The Balanced Corpus of Contemporary Written Japanese's Word List is a list of words and their frequencies, as well as some other arbitrary data that is not relevant for use in this project. The specific list of words that I'm using that only contain Katakana is a derivation of the list filtered by Reddit user Alphyn, who has given me permission to use the files that they filtered Katakana words in. I am able to use this corpus for academic purposes. There is no specification for republishing on BCCWJ's website for this data, so I'll keep it in a gitignore'd folder. A sample set will be put up under Fair Use that contains the first 100 entries of the .csv file that Alphyn provided.

Entry 3 - 3/23/2020

Repo Changes

  • Changed progressreport1 to progressreports to keep all my code in one place.
  • Revised license file; project as a whole as well as the data I create is under the Unilicense Creative Commons BY-NC-ND.

Accomplishments

  • Figured out that Unicode issue I was having
    • All I needed to change was a parameter, but I appreciate the help I got in the comments on my last report! <3
  • Found a purpose for byfile/byparticipant Dataframes
    • byfile is sort of a transitional Dataframe meant to get the documentation out and get the data in such a form that it can be moved to byparticipant based on who was speaking at that point in the conversation.
    • byparticipant, which may be renamed later, I don't know, is the Dataframe I'll really be working with from here on. It has all the participants, their ages, etc. and now has each line of conversation spoken by that person. I will use this to find the loanwords used from person to person to see if age plays a factor in their usage.
  • Cleaned documentation from conversation files so it's just conversational data
  • Decided on licensing for my project and personal data
    • I chose the Unilicense partially because of its simplicity. It's easy to read, contains mostly no legalese, and dedicates the works specified into the public domain. The big reason I chose it, though, is the importance of public domain data; the Internet is a free world and I want whoever finds this project useful to use it as they please to accomplish their own goals. It also ensures that any derivation of my project will also be dedicated to the public domain. Other projects of mine are operating/will also operate under the Unilicense, too. I changed my license to Creative Commons BY-NC-ND due to restrictions on my data. It's more restrictive than the Unilicense but has some feats I like anyway (i.e. noncommercial use only)
  • Mostly finished the data cleaning process
    • The last step in my data cleaning/reorganizing process is unfortunately unfinished, but I did all I could. All that's left to do is move lines of conversation from one dataframe to another; I left my experimental code for that process in to show where I'm at, but other than that, I split the conversation by line and merged the lines that didn't have an M/FXXX in the front of them with the previous line (new lines seemed to also be a sentence delimiter).
  • Performed all the analysis and data description I could; I'll go more in depth after I figure out the above issue.

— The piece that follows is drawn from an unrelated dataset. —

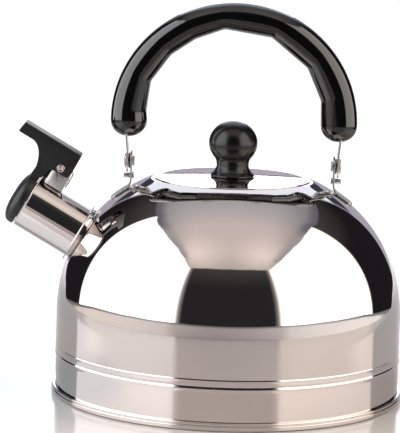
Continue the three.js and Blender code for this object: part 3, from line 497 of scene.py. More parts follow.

I appreciate the extra time that was given for me to work on this. To Jevon, the TAs, and my fellow linguists: be safe!!!

Entry 4 - 4/14/2020

Repo Changes

  • Changed progressreports to progress_data - decided to parse it up a little. Once my dataframes were all settled as far as data I didn't create (like word frequencies in conversations, etc.) I pickled them and put them into a new dataframe in a new notebook (see below) so I could separate my cleaned data from other sources and my constructed data based off that clean data. Progress report 3 begins here
  • Created progress_analysis - see above; progress report 3 continues and concludes here
  • Added Guestbook to README

Accomplishments

  • Fixed that issue that I described in my last progress report
    • I had to go back and rethink how I was going to append each string in byfile entries to a new array in byparticipant, but I decided to just make it a string instead of an array of strings. This will have its benefits in terms of efficiency
  • Debugged some previous issues that I hadn't noticed before
    • I forgot to reset the indices on finalwordlist in progress_data - there was an issue when I tried to go through the list of words when I was trying to find their conversational frequencies because the list of words went from index 0 to index 2. When I used dropna(), it got rid of the index, which isn't what I wanted it to do. I fixed this with some help from John! It's a one-liner, but a helpful one-liner nonetheless.
    • I kept having an issue where two participants had no conversation data in byparticipant even after I sorted through all the data. After putting in print statements everywhere, I noticed a typo in one of the CSV files that I created myself. I went through and fixed that error, as well as a couple of other errors like spaces/newlines where they shouldn't be and I doublechecked the participant IDs. One participant's data was fixed, but another one wasn't, so I investigated the text file that she was listed as a participant in; turns out, she never really said anything, so I took her name out of byparticipant.
  • Performed preliminary analysis on potential data issues
    • Some participants participated in more discussions than others, so there's a good chance the data will be skewed. In my progress_analysis notebook, I noted some potential solutions that will probably have varying degrees of success.
    • Revamped my wordlist dataframe a little; added a column for the frequencies in which the words occur in the conversation files to compare to their listed web-based frequencies and compared certain words frequencies. Also dropped words that were one Katakana character long, as their use was unlikely and there was a good chance some words were double/triple-counted.
    • I am running into a doublecounting issue still with shorter words and it's sort of driving me insane so I left it there for now. Any help with avoiding doublecounting is appreciated, but I may just have to concede that it's an issue and move on
  • Worked through analysis of word length compared to frequency
    • This is tough to do, since there are only so many words that the participants used. I did the best I could, though, and this (As of 10:30am 4/14) is not finished yet. I plan to pick back up with analyzing a word and its shortened version - I began doing this with demo/demonstration in the progress_analysis notebook. Whether or not I'll analyze other words and their shortenings depends on what I have available in my data.